One of the founding members and current Group Director of The Red Hot Chilli Pipers, Willie Armstrong, 53, has revealed how keen the band are to return to Belfast on March 1, 2019.
Offering a unique twist on live rock music which sees the group combine class rock hits with melodic, traditional Scottish tones, the Chilli Pipers have a huge global following and preform 200 shows every year across the world.
Having formed 16 years ago, the band got their big break when they won BBC talent show, When Will I Be Famous, in 2007 and have since performed at the Rugby World Cup 2015 celebrations and Disney Pixars Brave.
But despite this, it didn’t stop fans making a hilarious blunder when they mistakenly purchased tickets to the sold-out show in Belfast earlier this year, under the mistaken impression they were attending American funk rock band, the Red Hot Chili Peppers.
“That was class, I loved that”, Willie laughs. “It went viral all over the world, people were ringing me from America! Thankfully, as a bagrock band with huge production behind us, we couldn’t be further removed from the Red Hot Chili Peppers, and so we certainly aren’t ever trying to emulate them - we have far too much respect for them to try and do that.
“We’re completely different. So much so, that the couple actually loved us and said they can’t wait to come back to our next Belfast show!”
The adrenaline-fuelled, action packed performances of fusion music have certainly made headlines over the years, and retired fireman Willie, who has been playing the bagpipes for over 40 years, says he is always “hugely excited” ahead of each performance, explaining that both roles in his life have required a lot of adrenaline.
“One of my top career highlights was in 2014 when we we opened the main stage on what was the final day at T in the Park in Balado. That is such an iconic venue.
“In 2003, we had performed there with headliners The Darkness. It was surreal to be there in our own right on the last ever day at Balado, opening the main stage. None of us had thought it possible.
“We didn’t know it at the time, but to think no-one else can ever say that they opened the main stage on the last day at Balado is incredible.
“We looked to the side at one point and saw the Kaiser Chiefs watching and clapping along. That was definitely a career highlight.
“Another standout memory was performing Proms in the Park in Hyde Park in London. We’d performed in Glasgow Green a couple of times, but this was in front of 90,000. That was the one time I felt nervous before a show, but then you turn round and play the first couple of bars and the lights and the music take over, and I absolutely loved it.”
The Red Hot Chilli Pipers are set to return once more to the SSE Arena, which Willie - who cites Coldplay as one of his musical inspirations - reveals he cannot wait for.
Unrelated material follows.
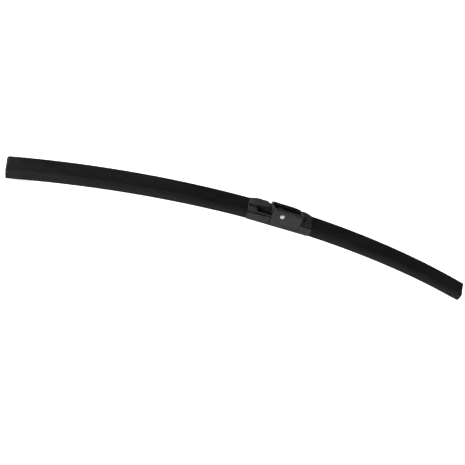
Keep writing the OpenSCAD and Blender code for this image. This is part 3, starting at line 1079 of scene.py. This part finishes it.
@dataclass(frozen=True)
class Studio:
    """A plain pale floor and soft light, brightest from the left.

    Attributes:
        floor_side: Side length of the floor, in metres.
        floor_colour: sRGB colour of the floor.
        floor_glow: Light that the floor gives by itself, which keeps it pale under the blade.
        floor_roughness: Roughness of the floor's paper.
        floor_gloss: Specular level of the floor's paper.
        walls: sRGB colour of the room's walls, up to the first of the two heights.
        ceiling: sRGB colour of the room's ceiling, from the second of the two heights.
        fade: Heights between which the walls turn into the ceiling, as sines of the angle above the horizon.
        lamps: The softboxes.
    """

    floor_side: float = 12.0
    floor_colour: str = "#f4f4f4"
    floor_glow: float = 0.8
    floor_roughness: float = 0.9
    floor_gloss: float = 0.1
    walls: str = "#ffffff"
    ceiling: str = "#898989"
    fade: tuple[float, float] = (0.12, 0.36)
    lamps: tuple[Lamp, ...] = (
        Lamp("softbox_left", (-2.6, 0.5, 1.2), 1.2, 100.0),
        Lamp("softbox_front", (-1.3, -1.2, 0.4), 0.8, 28.0))

    def floor(self, height: float) -> None:
        """Lays the floor.

        Args:
            height: Height of the floor, in metres.
        """
        half = self.floor_side / 2
        data = bpy.data.meshes.new("floor")
        corners = [(-half, -half, height), (half, -half, height), (half, half, height), (-half, half, height)]
        data.from_pydata(corners, [], [(0, 1, 2, 3)])
        material = bpy.data.materials.new("floor_paper_matt")
        material.use_nodes = True
        tree = material.node_tree
        tree.nodes.clear()
        surface = add_node(tree, "ShaderNodeBsdfPrincipled", {
            "Base Color": linear(self.floor_colour), "Roughness": self.floor_roughness,
            "Specular IOR Level": self.floor_gloss,
            "Emission Color": linear(self.floor_colour), "Emission Strength": self.floor_glow})
        add_node(tree, "ShaderNodeOutputMaterial", {}, {"Surface": surface.outputs["BSDF"]})
        data.materials.append(material)
        made = bpy.data.objects.new("floor", data)
        bpy.context.scene.collection.objects.link(made)
        made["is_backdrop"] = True

    def room(self) -> None:
        """Surrounds the floor with pale walls under a dim ceiling, which keeps the fin's face dark."""
        world = bpy.data.worlds.new("room")
        bpy.context.scene.world = world
        world.use_nodes = True
        tree = world.node_tree
        tree.nodes.clear()
        way = add_node(tree, "ShaderNodeTexCoord", {}).outputs["Generated"]
        parts = add_node(tree, "ShaderNodeSeparateXYZ", {}, {"Vector": way})
        ramp = add_node(tree, "ShaderNodeValToRGB", {}, {"Fac": parts.outputs["Z"]})
        for stop, height, colour in zip(ramp.color_ramp.elements, self.fade, (self.walls, self.ceiling)):
            stop.position = height
            stop.color = linear(colour)
        light = add_node(tree, "ShaderNodeBackground", {}, {"Color": ramp.outputs["Color"]})
        add_node(tree, "ShaderNodeOutputWorld", {}, {"Surface": light.outputs["Background"]})

    def build(self, floor_height: float) -> None:
        """Sets the studio up.

        Args:
            floor_height: Height of the floor, in metres.
        """
        self.floor(floor_height)
        self.room()
        for lamp in self.lamps:
            lamp.build()
        bpy.context.scene.view_settings.view_transform = "Standard"


def main() -> None:
    """Builds the blade's sub-assemblies in order, then the studio round them."""
    logging.basicConfig(level=logging.INFO, format="%(name)s: %(message)s")
    Viewpoint().build()
    spoiler = Spoiler(Bow(), FinSection())
    spoiler.build()
    EndCap(spoiler, Side.LEFT, top_r=3.0, foot_r=1.0).build()
    EndCap(spoiler, Side.RIGHT, top_r=1.0, foot_r=2.5).build()
    BladeCore(spoiler).build()
    PivotPin().build()
    Moulding("connector_base", MOULDED_NYLON, edge=0.25, slots=(HOOD_SLOT,)).build()
    Moulding("hook_adapter", MOULDED_ACETAL, edge=0.15).build()
    Studio().build(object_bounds()[0].z)


if __name__ == "__main__":
    main()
“The SSE Arena is such a great stage, it is intimate yet huge at the same time, and with the lights and everything it will be an epic, showstopping show. I love coming to Belfast, I love the people and I love the city. My family love it as well. There is no language barrier and everyone is so friendly. I cannot wait to come back!”
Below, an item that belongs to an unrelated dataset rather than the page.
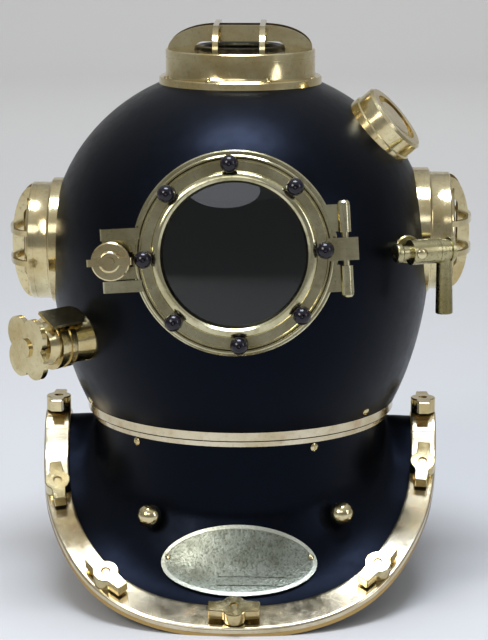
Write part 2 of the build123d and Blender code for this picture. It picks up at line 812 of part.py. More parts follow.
def on_skirt(outline, low, high):
    """Layer over the skirt between two heights, trimmed to an outline on the name plate's plane."""
    out = name_plane.z_dir
    upper = Pos(out.X * high, out.Y * high, out.Z * high) * skirt_fill
    lower = Pos(out.X * low, out.Y * low, out.Z * low) * skirt_fill
    column = extrude(name_plane * outline, name_plate_height, both=True)
    return (upper & column) - lower


oval = Pos(name_plate_shift, 0) * Ellipse(name_plate_width / 2, name_plate_height / 2)
oval_inside = Pos(name_plate_shift, 0) * Ellipse(name_plate_width / 2 - name_plate_rim,
                                                 name_plate_height / 2 - name_plate_rim)
face_level = seat_gap + name_plate_thickness
border_level = face_level + name_plate_rim_height
name_plate = on_skirt(oval, seat_gap, face_level)
name_plate = name_plate + on_skirt(oval - oval_inside, face_level, border_level)
for drop in name_plate_box_drops:
    box_outline = Pos(name_plate_box_side, -drop) * Rectangle(name_plate_box_width, name_plate_box_height)
    name_plate = name_plate + on_skirt(box_outline, face_level, border_level)
rivet_planes = []
for side in (-1, 1):
    rivet_turn = math.asin((side * plate_rivet_spacing / 2 + name_plate_shift) / -name_spot.Y)
    spot, normal = section_point(front + rivet_turn, name_plate_centre_height)
    rivet_planes.append(Plane(origin=spot, x_dir=(0, 0, 1), z_dir=normal))
rivet_hole = disc(plate_rivet_radius / 2 + fit_gap, -plate_wall * 2, border_level * 2)
rivet_head = turned([(0, 0), (plate_rivet_radius, 0), (plate_rivet_radius * 0.8, plate_rivet_radius * 0.5),
                     (0, plate_rivet_radius * 0.7)])
rivet_level = face_level + seat_gap
rivet = Pos(0, 0, rivet_level) * rivet_head + disc(plate_rivet_radius / 2, -plate_wall, rivet_level)
rivet_hole = rivet_hole + disc(plate_rivet_radius + fit_gap, rivet_level - fit_gap, border_level * 2)
for plane in rivet_planes:
    name_plate = name_plate - plane * rivet_hole
    breastplate = breastplate - plane * rivet_hole
save("name_plate", name_plate)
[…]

It comes as the SSE Arena launched ‘Theatre at the SSE Arena’ in 2015, a draped and enclosed format which turns it in to a smaller intimate capacity for 2,500 visitors with the purpose of creating a smaller and more intimate atmosphere to bring visitors closer to the music.
The theatre format has opened up an abundance of opportunities to target both artists and attendees who prefer the intimate feel of a theatre format but can still enjoy the prestige of an Arena environments, offering a wide diversity of content from music concerts, comedy, theatre, musicals and award shows.